3 tablespoons sour cream or vegetable oil
1 tablespoon orange peel
1 teaspoon vanilla extract
1/8 teaspoon salt

1 2/3 cups unbleached all-purpose flour, more as needed; spoon into measuring cup and level to rim

1/2 - 1 cup non-melting icing sugar or powdered sugar

1/2 cup thick raspberry or strawberry jam

2-inch round dough cutter
Deep heavy-bottomed saucepan that holds and maintains heat, filled halfway with fresh vegetable oil; canola oil is fine to use
Deep Fry Thermometer

Make doughnut dough:
1. Place warm water in small bowl. Sprinkle yeast over water. Stir. Set aside until frothy, about 10 minutes.

2. In a mixer fitted with paddle attachment, beat egg and egg yolk with honey on low. Add sour cream, orange peel, vanilla extract, salt and yeast mixture, and mix well.

3. With the mixer running on low, gradually add flour. Mix until dough is soft, smooth and elastic, adding flour if dough seems very sticky, 3 to 5 minutes.
Do not add more than an additional 3 tablespoons flour; dough will be somewhat sticky, but will firm up in refrigerator.

4. Place in an oiled bowl, cover, and refrigerate at least 4 hours or overnight.

3. On a floured surface, roll out dough to 1/2-inch thickness. Use a biscuit or a cookie cutter to cut out 2-inch rounds, placing them on a parchment-lined baking sheet.
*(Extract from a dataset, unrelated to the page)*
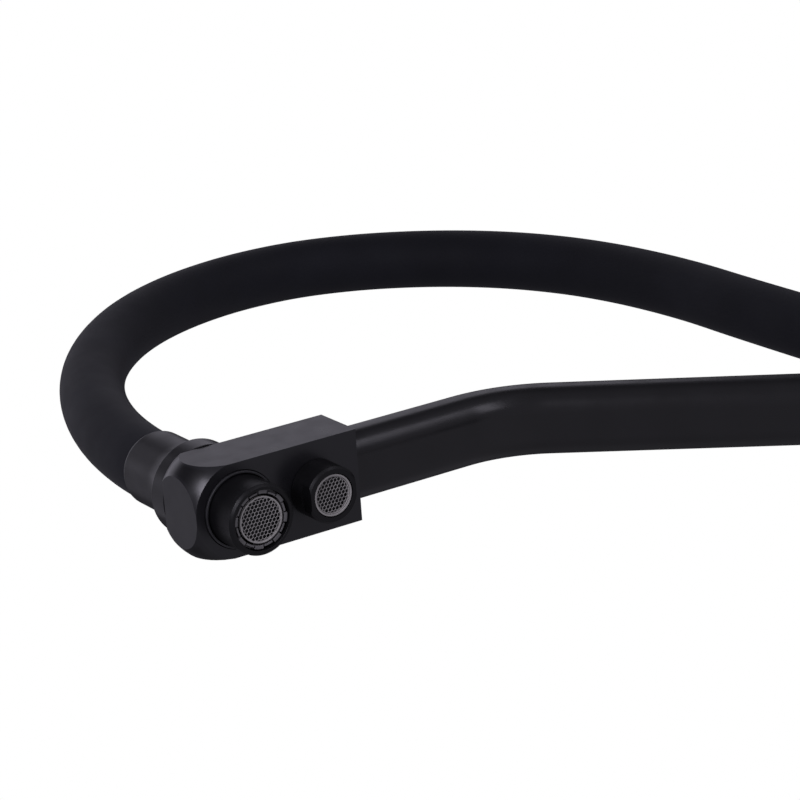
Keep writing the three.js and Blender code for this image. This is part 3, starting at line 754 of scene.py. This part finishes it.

Reroll scraps and cut again.
Let rise in a warm place, about 30 minutes.

Fry doughnut dough:
Before you begin frying, have everything you need near the stove: the shaped doughnut dough, heatproof tongs or a slotted spoon, and paper towels, set on a large sheet pan, for draining.

1. In a large, heavy-bottomed saucepan, heat the vegetable oil, under medium-high heat, to 375 degrees F, as measured with a deep fry thermometer; when hot enough, a small piece of dough will brown on bottom in 30 seconds.
Keep on the stovetop with the burner on, adjusting as necessary to retain a constant temperature.
NOTE: If the oil isn't hot enough, you'll have heavy, greasy doughnuts. If it's too hot, they'll be dark on the outside and raw in the middle.

2. Working in batches, no more than 3 at a time, fry doughnuts turning once. Fry each one for 1 to 2 minutes on each side, until golden brown and thoroughly cooked.

3. Drain on paper towels. Sift a layer of non-melting icing sugar or powdered sugar over doughnuts and holes.

1. If you have a pastry bag, fit with a small round tip and spoon jam into bag.

2. When doughnuts are cool enough to handle, use tip of bag (or pointed tip of a serrated knife) to make a hole in bottom of doughnut.
Squeeze or use a small spoon to nudge 1/2 teaspoon jam into hole.

3. Repeat with remaining doughnuts and serve immediately. Dust again with powdered sugar.

Fried foods, such as doughnuts, are best eaten right away, if not within an hour after they are made.
Store in the refrigerator if not eaten right away! Pastry cream is perishable!
Keeps for a few hours, at most, and then, the doughnuts get soggy from their fillings!